The war on climate scientists funded by billionaires like the Koch brothers, Richard Mellon Scaife and Philip Anschutz makes much more sense when you look at it through the lens of Mitt Romney's now-infamous remarks that the 47 percent of Americans too old, sick or poor to pay income taxes are lazy mooches who want the government to steal more money from rich people so they can get more free goodies.
If you already look out the window and see literally half of your fellow Americans as thieves trying to steal from you, well OF COURSE climate scientists are greedy cheaters manipulating the data to back their phony lying hoax so they can get their grubby little stealing hands on more research grants.

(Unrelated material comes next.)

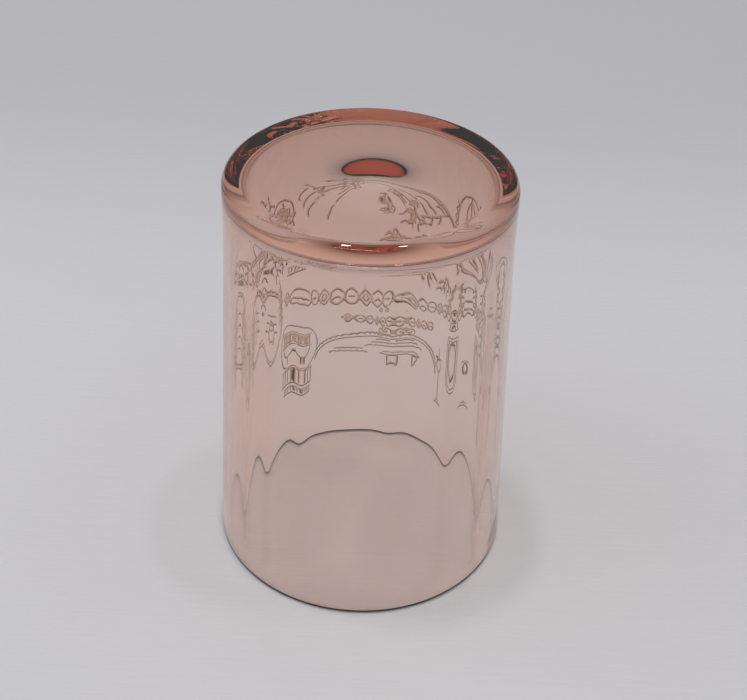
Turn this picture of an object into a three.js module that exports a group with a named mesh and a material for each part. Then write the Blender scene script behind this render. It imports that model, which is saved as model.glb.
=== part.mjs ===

It's a cynical, destructive, immoral way to view the world, life, and your fellow citizens, and I completely disagree with it, but I understand it. What I don't understand is why anyone would take them and the organizations they fund seriously as a source for climate science, as the PBS NewsHour apparently did this week.
So what's a climate scientist to do? As David Roberts writes at Grist, scientists are increasingly urging their colleagues to speak up:
Various social and professional incentives work against academic researchers speaking out beyond their narrow specialties. And there is an entire cottage industry devoted to scolding climate scientists for going “beyond the science” to political analysis or policy advocacy. These latter sins, they are warned, threaten their status as “trusted brokers.” (Because the trusted-broker thing is working so well so far, climate-wise.)
What else can you do, though, when danger of such unthinkable scope and permanence is looming and humanity’s actions in the coming decade will determine the fate of future generations? I mean, it sounds like a sci-fi movie, but it’s real. What can you do if you’re one of the scientists who understands how dire the situation is? These are not ordinary times.
Considering 2012 has been a
full degree above the 20th-century average, we don't have much time to lose.